ESAs call for 'rapid action' to keep EU regulatory framework 'fit-for-purpose'

The three European Supervisory Authorities (ESA), EBA, EIOPA and ESMA, have called for “rapid action” to ensure that the EU financial services regulatory and supervisory framework remains fit-for-purpose in a digital age.

The comments were made in response to the European Commission's 2021 Call for Advice on Digital Finance, which aimed to maintain a higher level of consumer protection and address risks arising from the transformation of value chains.

The ESA's report noted that the use of innovative technologies in the EU financial sector is facilitating changes to value chains, with dependencies on digital platforms increasing rapidly, and new mixed-activity groups, which combine financial and non-financial activities, emerging.

However, the report clarified that whilst these trends open up a range of opportunities for both EU consumers and financial institutions, they can also pose new risks.

In light of this, the ESA called for “rapid action” to be taken to ensure the regulatory framework remains fit-for-purpose, suggesting that a holistic approach is needed towards the regulation and supervision of the financial services value chain.

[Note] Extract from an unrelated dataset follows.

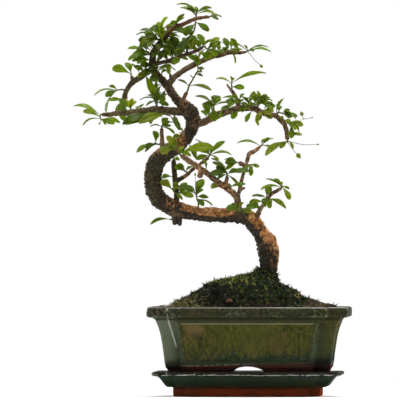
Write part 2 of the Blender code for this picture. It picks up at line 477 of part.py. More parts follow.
def pot_half(z):
    """Half length of the pot's glazed wall at a height; it flares into a cove under the lip."""
    heights = (29.0, 36.0, 50.0, 57.0, 64.0, 70.0, 75.0, 78.5)
    halves = (82.0, 83.0, 84.8, 85.8, 87.2, 89.0, 91.2, 93.4)
    return float(np.interp(z, heights, halves))


def pot_notch(z):
    """Size of the pot's corner notches at a height, along X and along Y."""
    heights = (13.0, 78.5)
    return float(np.interp(z, heights, (15.0, 18.5))), float(np.interp(z, heights, (10.5, 12.5)))


def pot_rings():
    """From the hollow under the floor out round the foot, up to the rim and down the inside."""
    rings = [ring(z, half, POT_DEPTH_LESS, 15.0, 10.5, 2.0)
             for z, half in ((POT_UNDERSIDE_Z, 71.0), (POT_FOOT_Z, 67.0))]
    for z, half in ((POT_FOOT_Z, 74.2), (POT_FOOT_Z + 0.9, 75.0), (28.4, 81.0)):
        rings.append(ring(z, half, POT_DEPTH_LESS, *pot_notch(z), 2.0))
    for z in (29.2, 36.0, 57.0, 68.0, 74.0, 78.5):
        rings.append(ring(z, pot_half(z), POT_DEPTH_LESS, *pot_notch(z), 2.4))
    lip = ((79.4, 99.6), (80.4, 100.5), (88.2, 100.5), (POT_RIM_Z, 99.4))
    for z, half in lip:
        rings.append(ring(z, half, POT_DEPTH_LESS, 20.5, 14.0, 2.6))
    rings.append(ring(POT_RIM_Z, 88.6, POT_DEPTH_LESS, 18.5, 12.5, 2.6))
    for z in (87.6, POT_FLOOR_Z):
        half = inner_half(z)
        rings.append(ring(z, half, POT_DEPTH_LESS, *pot_notch(z), 2.6))
    return rings


def inner_half(z):
    """Half length of the space inside the pot."""
    return float(np.interp(z, (POT_FLOOR_Z, 87.6), (77.2, 87.0)))


def arch_cutter(name, half_width, half_run, along_x, collection):
    """An arched tunnel under the pot's edge: a flat outline swept from side to side."""
    outline = [(-half_width - 6, POT_FOOT_Z - 2), (half_width + 6, POT_FOOT_Z - 2)]
    crown = POT_UNDERSIDE_Z - 0.6
    for k in range(7):
        angle = math.pi * k / 6
        outline.append((half_width * math.cos(angle), 20.0 + (crown - 20.0) * math.sin(angle)))
    near = [(s, -half_run, z) for s, z in outline]
    far = [(s, half_run, z) for s, z in outline]
    if along_x:
        near = [(y, x, z) for x, y, z in near]
        far = [(y, x, z) for x, y, z in far]
    return add_object(name, skin_rings(name, [near, far]), collection)


def panel_cutter(name, side, half_bottom, half_top, collection):
    """The slab that sinks one wall's panel; its inner face keeps to the wall's slope."""
    rings = []
    for z in (PANEL_BOTTOM_Z, 57.0, 68.0, PANEL_TOP_Z):
        share = (z - PANEL_BOTTOM_Z) / (PANEL_TOP_Z - PANEL_BOTTOM_Z)
        reach = half_bottom + (half_top - half_bottom) * share
        wall = pot_half(z) - (POT_DEPTH_LESS if side in ("front", "back") else 0.0)
        inner, outer = wall - PANEL_DEPTH, wall + 8.0
        corners = [(-reach, inner), (reach, inner), (reach, outer), (-reach, outer)]
        if side == "front":
            rings.append([(s, -d, z) for s, d in corners])
        elif side == "back":
            rings.append([(-s, d, z) for s, d in corners])
        elif side == "right":
            rings.append([(d, s, z) for s, d in corners])
        else:
            rings.append([(-d, -s, z) for s, d in corners])
    return add_object(name, skin_rings(name, rings), collection)


def drain_cutter(name, x, collection):
    bm = bmesh.new()
    bmesh.ops.create_cone(bm, cap_ends=True, segments=16, radius1=DRAIN_RADIUS * MM,
                          radius2=DRAIN_RADIUS * MM, depth=20 * MM)
    bmesh.ops.translate(bm, vec=Vector((x, 0, POT_FLOOR_Z)) * MM, verts=bm.verts)
    return add_object(name, mesh_from_bmesh(name, bm), collection)


def make_pot(parts):
    pot = add_object("pot", skin_rings("pot", pot_rings()), parts)
    tools = [
        arch_cutter("arch_long", 22.0, 80.0, False, parts),
        arch_cutter("arch_short", 16.0, 110.0, True, parts),
        panel_cutter("panel_front", "front", 61.0, 67.0, parts),
        panel_cutter("panel_back", "back", 61.0, 67.0, parts),
        panel_cutter("panel_right", "right", 40.0, 46.0, parts),
        panel_cutter("panel_left", "left", 40.0, 46.0, parts),
        drain_cutter("drain_left", -DRAIN_X, parts),
        drain_cutter("drain_right", DRAIN_X, parts)]
    join_solids(pot, tools, "DIFFERENCE")
    return finish(pot, material("olive_glaze", (0.06, 0.07, 0.03, 1), 0.25))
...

It recommended introducing strengthened consumer protection in a digital context, including through enhanced disclosures, complaints handling mechanisms, measures aimed at preventing the mis-selling of tied/bundled products, and improved digital and financial literacy.

Alongside this, the report called for further convergence in the classification of cross-border services, and in addressing money laundering/financing of terrorism risks in a digital context.

It also called for strengthened supervisory resources and cooperation between financial and other relevant authorities, including on a cross-border and multi-disciplinary basis.

Effective regulation and supervision of ‘mixed-activity groups’, including a review of prudential consolidation requirements, was also highlighted as a key recommendation, alongside more active monitoring of the use of social media in financial services.

"The ESAs remain at the disposal of the commission, including for assistance on how to introduce the proposals into law and the production of any necessary guidance," the report stated.

"Additionally, the ESAs observe that financial services and business models continue to evolve quickly with digitalisation and the use of innovative technologies and that there may be a need to re-assess the issues that these developments raise in due course."